Un’annotazione da appassionato di auto storiche e motocicli d’antan: lo scooter poteva anche starci, ma allora ci voleva una Vespa originale anni ’50 (come in Vacanze romane) e non un volgare e banale scooter in vetro-resina amaranto dei giorni nostri, una delle più vistose cadute di gusto. Ma molte altre se ne potrebbero inventariare: per dire, far vomitare una delle pur perfide sorellastre dalla ringhiera, quando si rende conto di non essere la prescelta, francamente ci è parso un po’ eccessivo o quantomeno di cattivo gusto, per l’appunto. Difficile poi da comprendere il cambio di scena finale, e allora gli invitati che paiono al ballo di Violetta Valery e Flora, e una Cenerentola tutta viola che si ‘esibisce’ davanti ad un podio come quelli dei candidati americani (quasi Cenerentola for President) e in realtà siamo alla premiazione stile notte degli Oscar (o qualcosa del genere). Impossibile descrivere tutti i dettagli e tutti i mille rivoli di uno spettacolo che, di fatto, ha divertito e convinto, scorrendo via in maniera sciolta, pur con le riserve di cui sopra. Spettacolo del quale conserveremo a lungo un assai gradito ricordo, soprattutto per il valore musicale del cast, la buona tenuta dell’orchestra e la direzione di alto livello.
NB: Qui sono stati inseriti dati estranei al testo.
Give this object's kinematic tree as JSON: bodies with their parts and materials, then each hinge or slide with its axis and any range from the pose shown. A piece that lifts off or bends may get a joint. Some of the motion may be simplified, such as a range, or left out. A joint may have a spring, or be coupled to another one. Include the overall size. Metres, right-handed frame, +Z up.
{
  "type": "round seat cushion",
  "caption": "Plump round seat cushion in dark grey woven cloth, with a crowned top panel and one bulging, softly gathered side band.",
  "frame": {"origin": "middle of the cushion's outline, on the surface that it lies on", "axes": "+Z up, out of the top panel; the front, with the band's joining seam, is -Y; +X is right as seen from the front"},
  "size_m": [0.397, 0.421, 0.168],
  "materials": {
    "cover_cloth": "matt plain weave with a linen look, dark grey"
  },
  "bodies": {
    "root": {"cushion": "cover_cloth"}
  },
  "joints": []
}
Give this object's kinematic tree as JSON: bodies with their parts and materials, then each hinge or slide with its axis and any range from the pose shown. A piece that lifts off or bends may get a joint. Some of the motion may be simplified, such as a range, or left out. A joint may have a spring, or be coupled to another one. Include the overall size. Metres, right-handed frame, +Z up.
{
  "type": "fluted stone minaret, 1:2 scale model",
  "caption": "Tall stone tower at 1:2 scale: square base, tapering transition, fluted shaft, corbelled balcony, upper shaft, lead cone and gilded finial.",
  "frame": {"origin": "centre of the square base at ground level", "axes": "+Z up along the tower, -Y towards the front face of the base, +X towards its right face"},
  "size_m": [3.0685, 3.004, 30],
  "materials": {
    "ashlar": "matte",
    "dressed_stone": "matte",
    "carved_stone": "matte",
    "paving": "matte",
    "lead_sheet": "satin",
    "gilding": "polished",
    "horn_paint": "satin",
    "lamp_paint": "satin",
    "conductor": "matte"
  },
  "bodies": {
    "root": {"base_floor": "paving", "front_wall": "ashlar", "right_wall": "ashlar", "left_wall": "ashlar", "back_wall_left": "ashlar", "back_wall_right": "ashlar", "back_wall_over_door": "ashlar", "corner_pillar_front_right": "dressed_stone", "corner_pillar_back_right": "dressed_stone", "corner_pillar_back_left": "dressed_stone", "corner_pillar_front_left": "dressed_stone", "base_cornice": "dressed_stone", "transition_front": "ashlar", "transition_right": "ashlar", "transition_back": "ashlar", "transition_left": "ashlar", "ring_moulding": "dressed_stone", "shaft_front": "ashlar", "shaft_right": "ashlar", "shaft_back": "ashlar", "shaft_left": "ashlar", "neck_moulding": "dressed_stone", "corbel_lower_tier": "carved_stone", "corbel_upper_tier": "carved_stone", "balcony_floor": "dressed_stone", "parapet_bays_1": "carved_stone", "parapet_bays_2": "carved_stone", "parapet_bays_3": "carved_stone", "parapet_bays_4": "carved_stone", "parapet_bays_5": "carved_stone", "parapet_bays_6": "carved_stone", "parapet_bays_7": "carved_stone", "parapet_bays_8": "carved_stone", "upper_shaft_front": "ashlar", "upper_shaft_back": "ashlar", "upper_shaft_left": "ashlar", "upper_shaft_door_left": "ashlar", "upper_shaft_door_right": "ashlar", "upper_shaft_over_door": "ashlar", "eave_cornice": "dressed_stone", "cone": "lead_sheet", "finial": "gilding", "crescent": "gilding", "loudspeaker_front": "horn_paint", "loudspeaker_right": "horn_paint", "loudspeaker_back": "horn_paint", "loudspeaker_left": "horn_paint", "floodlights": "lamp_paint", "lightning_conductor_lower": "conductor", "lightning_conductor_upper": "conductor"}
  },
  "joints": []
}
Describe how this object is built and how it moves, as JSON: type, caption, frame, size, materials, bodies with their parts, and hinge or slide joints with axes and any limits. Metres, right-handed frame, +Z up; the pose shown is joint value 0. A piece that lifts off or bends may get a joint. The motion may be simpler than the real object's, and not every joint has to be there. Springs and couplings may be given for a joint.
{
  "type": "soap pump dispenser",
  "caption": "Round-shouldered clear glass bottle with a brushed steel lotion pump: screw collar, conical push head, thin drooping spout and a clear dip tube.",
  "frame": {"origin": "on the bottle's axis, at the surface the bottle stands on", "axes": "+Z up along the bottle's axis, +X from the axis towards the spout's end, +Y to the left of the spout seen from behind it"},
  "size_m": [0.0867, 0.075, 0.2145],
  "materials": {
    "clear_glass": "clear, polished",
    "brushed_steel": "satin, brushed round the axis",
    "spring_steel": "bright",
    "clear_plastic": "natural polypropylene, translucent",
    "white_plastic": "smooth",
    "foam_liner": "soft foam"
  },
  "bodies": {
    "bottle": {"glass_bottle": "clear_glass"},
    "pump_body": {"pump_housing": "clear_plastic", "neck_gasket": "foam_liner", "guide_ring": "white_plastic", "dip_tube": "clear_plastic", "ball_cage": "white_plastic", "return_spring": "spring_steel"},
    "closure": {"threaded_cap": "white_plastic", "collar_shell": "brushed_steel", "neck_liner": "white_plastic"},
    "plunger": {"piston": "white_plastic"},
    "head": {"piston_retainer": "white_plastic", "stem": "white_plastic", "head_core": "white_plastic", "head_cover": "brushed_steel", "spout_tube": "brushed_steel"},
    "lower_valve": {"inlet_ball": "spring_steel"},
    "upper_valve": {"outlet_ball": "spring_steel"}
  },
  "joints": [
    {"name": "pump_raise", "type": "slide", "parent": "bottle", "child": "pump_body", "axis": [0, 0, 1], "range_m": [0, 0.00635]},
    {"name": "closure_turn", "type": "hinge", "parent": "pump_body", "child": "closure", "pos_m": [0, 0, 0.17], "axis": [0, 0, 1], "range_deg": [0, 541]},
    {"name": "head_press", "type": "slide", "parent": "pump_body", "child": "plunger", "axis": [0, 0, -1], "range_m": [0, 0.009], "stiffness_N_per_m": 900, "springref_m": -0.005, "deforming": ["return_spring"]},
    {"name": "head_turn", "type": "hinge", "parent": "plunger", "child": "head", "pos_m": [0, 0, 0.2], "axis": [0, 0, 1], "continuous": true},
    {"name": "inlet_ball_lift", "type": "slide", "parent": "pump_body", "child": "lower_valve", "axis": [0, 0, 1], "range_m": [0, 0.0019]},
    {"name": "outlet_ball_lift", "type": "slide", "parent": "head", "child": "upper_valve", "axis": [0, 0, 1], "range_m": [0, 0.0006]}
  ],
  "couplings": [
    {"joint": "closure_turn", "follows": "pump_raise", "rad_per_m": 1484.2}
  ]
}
Un ultimo dettaglio. Ce ne ricorderemo anche per la tempestiva e provvidenziale performance di un vigile del fuoco che, con teatrale aplomb, è intervenuto a sedare un principio di incendio sul tetto piano dell’abitazione delle sorellastre, dopo i pirotecnici ‘effetti’ durante il temporale. Tutti pensavano ad un ennesimo effetto, ma le fiamme, pur circoscritte, non cessavano. Qualche apprensione, poi il solerte pompiere e un colpo di estintore comme il faut. In molti, se non fosse per l’odore di bruciaticcio in sala, manco se ne sarebbero accorti e giuravano che era perfettamente in sintonia con la regia ipertrofica, anzi era del tutto voluto. Avremmo desiderato applaudire in scena il vigile stesso, ma non è comparso e così abbiamo ammiccato all’intera squadra, raggiungendo il retropalco e i camerini per i saluti di rito del post spettacolo.